The Louisiana Iris Conservation Initiative (LICI) has completed five Louisiana iris rescues to assemble the irises needed for planting into the Nicholls State University's Wetlands Project. LICI signed onto the project at the Nicholls Farm earlier this year when construction of the project was nearing completion. There are two irises planting events scheduled at the farm for later this month when the irises will be planted.

Photo: The Nicholls State Farm Wetlands Project as seen on May 6, 2023.


The wetlands project is a joint effort between Nicholls State University and Ducks Unlimited. The plan is to pump water from nearby Bayou Folse into one end of the wetlands and have then have plants within the wetlands remove an overabundance of nutrients in the water. The bayou is really just a drainage canal at that upstream location. It drains nearby residential areas - many using individual septic tanks for sewerage treatment, some farmland and sugar cane fields (heavy fertilizer users), and some urban run-off from the town. Once the nutrients are reduced, water from the wetlands will be returned to the bayou and the process will then be repeated. The overall goal is to use it as a demonstration project to show how nutrients can be removed from rivers and creeks upstream in the Mississippi River watershed before they flow into the river. This will help reduce the size of the algae bloom each year in the Gulf of Mexico. A secondary goal is to use the wetlands as a wild duck habitat.


LICI was invited to partner in the project so it could be used as a home for its rescued irises. Louisiana irises remove huge amounts of nutrients from the water and soil in their swamps. The goal is to plant thousands of irises into the project by the end of this year, according to the LICI's Gary Salathe.


To get the irises for the Nicholls Farm project, LICI worked with two other non-profits that have supported their past efforts. Common Ground Relief scheduled an iris rescue with some students they were hosting for a five-day service visit to New Orleans. Limitless Vistas/ Gulf Corps offered to help by doing four iris rescues with their job-training crew.
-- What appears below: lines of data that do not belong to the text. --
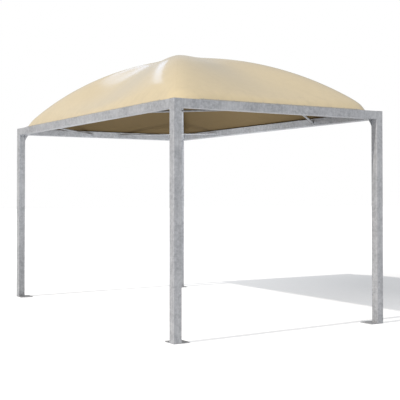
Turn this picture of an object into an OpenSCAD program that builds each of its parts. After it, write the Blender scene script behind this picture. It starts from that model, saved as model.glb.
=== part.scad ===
// Open garden gazebo: a galvanised frame of square tube on four posts, two
// crossing arches along the diagonals, and one domed membrane over them.
// Right is +X, back is +Y. The origin is the middle of the plan, on the floor.

/* [Frame] */
// Length of the frame over the posts' outer faces
frame_l = 5000; // [3600:100:6000]
// Width of the frame over the posts' outer faces
frame_w = 3000; // [2400:100:4000]
// Height of the frame's top above the floor
frame_h = 2640; // [2200:20:3200]

/* [Tube] */
// Side of the square tube of posts, beams and arches
tube_w = 100; // [80:5:120]
// Wall of the square tube
tube_t = 4; // [3:0.5:6]
// Outside radius of the tube's edges
tube_r = 8; // [6.5:0.5:12]
// Thickness of the cap on each post
cap_t = 5; // [3:1:8]
// Diameter of the vent hole in each inner face of a post
vent_d = 16; // [8:1:20]

/* [Base plates] */
// Side of the square base plate
plate_w = 200; // [170:10:260]
// Thickness of the base plate
plate_t = 10; // [8:1:16]
// Diameter of the anchor holes
anchor_d = 18; // [12:1:22]
// Distance from an anchor hole to the plate's inner edges
anchor_in = 50; // [25:5:60]
// Radius of the base plate's corners
plate_r = 6; // [3:1:15]

/* [Knee plates] */
// Length of a knee plate along the beam
knee_l = 60; // [40:5:120]
// Length of a knee plate down the post
knee_h = 95; // [60:5:160]
// Thickness of a knee plate
knee_t = 8; // [5:1:12]
// Depth of the hollow in a knee plate's free edge
knee_hollow = 6; // [2:1:12]

/* [Corner braces] */
// Distance between the ends of two braces on a shorter beam
brace_room = 500; // [200:20:1600]
// Diameter of the brace rod
brace_d = 26; // [16:2:40]
// Side of the square pad that joins the brace to the beam
brace_pad = 60; // [45:5:80]
// Thickness of that pad
brace_pad_t = 6; // [4:1:10]

/* [Arches] */
// Rise of the roof's ridge above the frame's top
arch_rise = 865; // [600:5:1100]
// Distance from the frame's corner to where the ridge line meets the frame's top
ridge_in = 125; // [100:5:200]
// Room on the hub's face beside the corner between two arches
hub_rim = 13; // [5:1:40]
// Wall of the hub
hub_t = 8; // [5:1:12]
// Slope of the cut that takes the arch's top down to the frame's top
bevel_a = 45; // [40:1:50]

/* [Membrane] */
// Thickness of the membrane
skin_t = 4; // [2:0.5:6]
// Distance from the frame's outer face to the line where the membrane rises
rise_in = 55; // [45:5:80]
// Width of the flat margin outside that line
margin_w = 35; // [30:1:40]
// Corner radius of the membrane's outline
corner_r = 300; // [200:10:450]
// Steepness of the membrane at its rim
rim_slope = 1.7; // [1.2:0.1:2.5]
// Height over which the rim turns into the dome
rim_blend = 45; // [20:5:80]
// Roundness of the ridges, as a share of the half span
ridge_blend = 0.12; // [0.08:0.01:0.2]
// Depth of the hollow between the ridges over the long sides
sag_long = 150; // [0:10:200]
// Depth of the hollow between the ridges over the short sides
sag_short = 100; // [0:10:150]
// Room between the membrane and the upper edges of an arch
arch_room = 14; // [10:1:30]
// Room between the membrane and the cut that ends an arch
foot_room = 8; // [7:0.5:15]
// Rings of facets from the crown to the rim
rings = 18; // [12:1:20]
// Facets round a quarter of the membrane, a multiple of two
facets = 20; // [12:2:24]

/* [Edge bars] */
// Width of the bars that clamp the membrane's margin
bar_w = 25; // [20:1:28]
// Thickness of those bars
bar_t = 5; // [4:1:8]

/* [Hidden] */
STEEL = [0.64, 0.65, 0.66];
CLOTH = [0.89, 0.84, 0.73];
$fn = 48;
seat = 0.3;                              // clearance under a soft piece
half_l = frame_l / 2;
half_w = frame_w / 2;
beam_z = frame_h - tube_w;               // underside of the beams
diagonal = norm([half_l, half_w]);
diagonal_a = atan(half_w / half_l);
ridge_half = diagonal - ridge_in;        // half span of the ridge line
ridge_r = (pow(ridge_half, 2) + pow(arch_rise, 2)) / (2 * arch_rise);
ridge_z = frame_h + arch_rise - ridge_r; // height of the arches' centre
rise_l = half_l - rise_in;
rise_w = half_w - rise_in;
hub_r = tube_w / 2 / sin(min(diagonal_a, 90 - diagonal_a)) + hub_rim;
brace_leg = (min(frame_l, frame_w) - brace_room) / 2;
vent_drop = 12 + vent_d / 2;             // vent's centre below the beams
reach = 4 * tube_w;                      // longer than any cut is deep
scan = 5;                                // step along an arch when its cut is placed

// ---- Roof's form ----

// Height of the ridge line above the frame's top, at a share t of its half span
function ridge_h(t) = sqrt(pow(ridge_r, 2) - pow(t * ridge_half, 2)) - ridge_r + arch_rise;

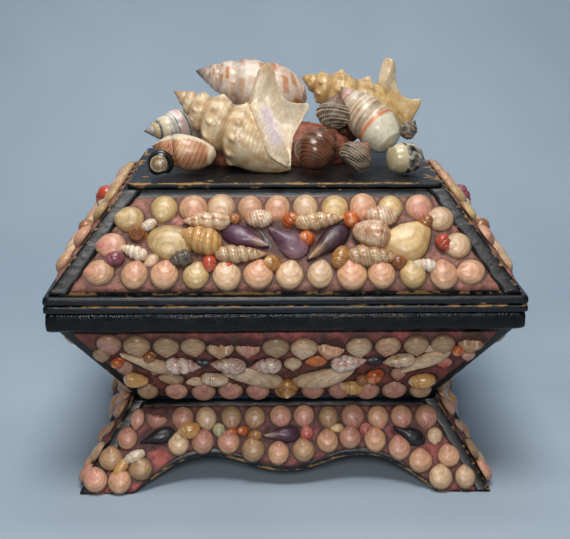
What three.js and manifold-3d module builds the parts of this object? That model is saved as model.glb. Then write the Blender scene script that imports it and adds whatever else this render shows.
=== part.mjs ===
// A shell-work casket: a scalloped stand, a tapered box and a hipped lid of black-papered board,
// covered with small shells bedded in putty, with a heap of large shells on the lid.
// Millimetres, +Z up, the front faces -Y, and the underside of the feet is at z = 0.
import * as THREE from 'three';
import { ConvexGeometry } from 'three/addons/geometries/ConvexGeometry.js';
import { mergeVertices } from 'three/addons/utils/BufferGeometryUtils.js';
import Module from 'manifold-3d';

const wasm = await Module();
wasm.setup();

// ---- Driving sizes ----
const PLAN_DIFFERENCE = 30; // at every level, half the length less half the width
const BOARD = 3; // thickness of the pasteboard
const GAP = 0.3; // between pieces that touch
const MITRE_GAP = 0.22; // taken off each mitred end

// A tier slopes from half length x0 at height z0 to half length x1 at height z1.
const STAND = { z0: 0, x0: 113, z1: 45, x1: 85 };
const BOX = { z0: 45.3, x0: 82.5, z1: 103.6, x1: 122.4 };
const LID = { z0: 117.7, x0: 121.8, z1: 165.4, x1: 85.5 };

const BINDING = { outerX: 125, innerX: 117 }; // the black edging of box and lid
const BOX_RIM = { z0: BOX.z1 + GAP, lipZ: 108.6, z1: 112.5, seatX: 122.6 };
const LID_RIM = { z0: BOX_RIM.z1 + GAP, z1: LID.z0 - GAP, round: 1.5 };
const BAND = { z0: 99, z1: BOX_RIM.lipZ - GAP, innerX: BOX_RIM.seatX + GAP, thickness: 1.2 };
const TOP_BOARD = { z0: LID.z1 + GAP, z1: LID.z1 + BOARD, x: 84.5 };

const PUTTY = 2; // thickness of the shell beds
// A bed runs up its slope from low to high, and ends margin short of the corners.
const BEDS = {
  stand: { low: 1, high: 48.6, margin: 6.5 },
  box: { low: 2.5, high: 61, margin: 5.5 },
  lid: { low: 2, high: 55, margin: 9.5 },
};
const ROUND = 14; // the common round shell
const STAND_ROUND = 12.4;
const ROUND_RELIEF = 3.2; // how far shells stand off their bed
const RELIEF = 4.4;
const SCALLOP = { foot: 84, arch: 42, archHeight: 21, lobeHeight: 12.3, margin: 3.4 };
const ARC_STEPS = 3;

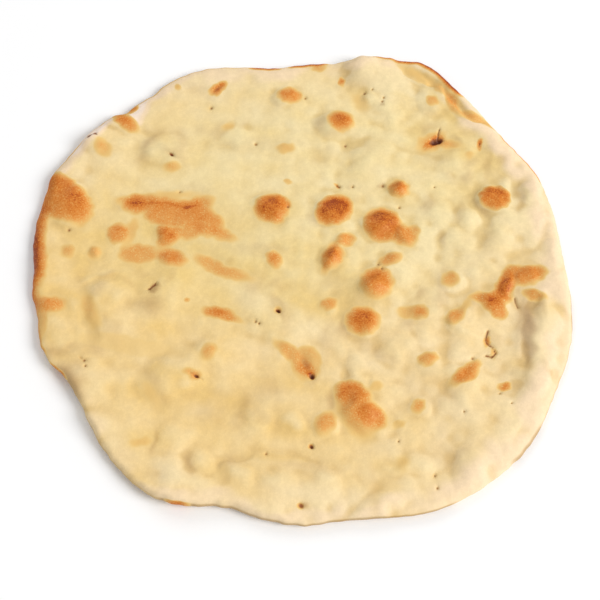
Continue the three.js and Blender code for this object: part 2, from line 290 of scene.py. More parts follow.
def fold_depth(x, y):
    """A step down on the left of each fold's path, which comes back up over the width of
    the trench, and a bell across each softer trench."""
    depth = 0
    for path, drop, step, width in FOLDS:
        off, share = near_path(x, y, path)
        deepest = drop * path_ends(share)
        depth = depth + deepest * blurred_step(-step, step, off) * blurred_step(width, step, off)
    for path, drop, half_width in TRENCHES:
        off, share = near_path(x, y, path)
        depth = depth + drop * path_ends(share) * np.clip(1 - (off / half_width) ** 2, 0, 1) ** 2
    return depth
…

Photo: Some of the twenty students for The College School in St. Louis, MO, are seen on an iris rescue organized by Common Ground Relief.


Common Ground Relief had an eighth-grade school group in from St. Louis, Missouri, from The College School for a week of service activities in late April. They ended up rescuing over 2,800 irises from a site west of New Orleans that LICI has been working to remove irises during the last few years.

Photo: Part of the Limitless Vistas/ Gulf Corps crew is shown at one of four iris rescues they did during the month of May to help gather the irises needed for the wetlands project.


LICI organized four iris rescues from the same site during the first part of May with Limitless Vistas/ Gulf Corps to get enough irises for the planned wetlands plantings during the last week of May. They collected a total of 3,000 irises.


"We really appreciate the help we received from these two groups to make sure we get off to a great start planting irises into this new project at Nicholls Farm," Salathe says.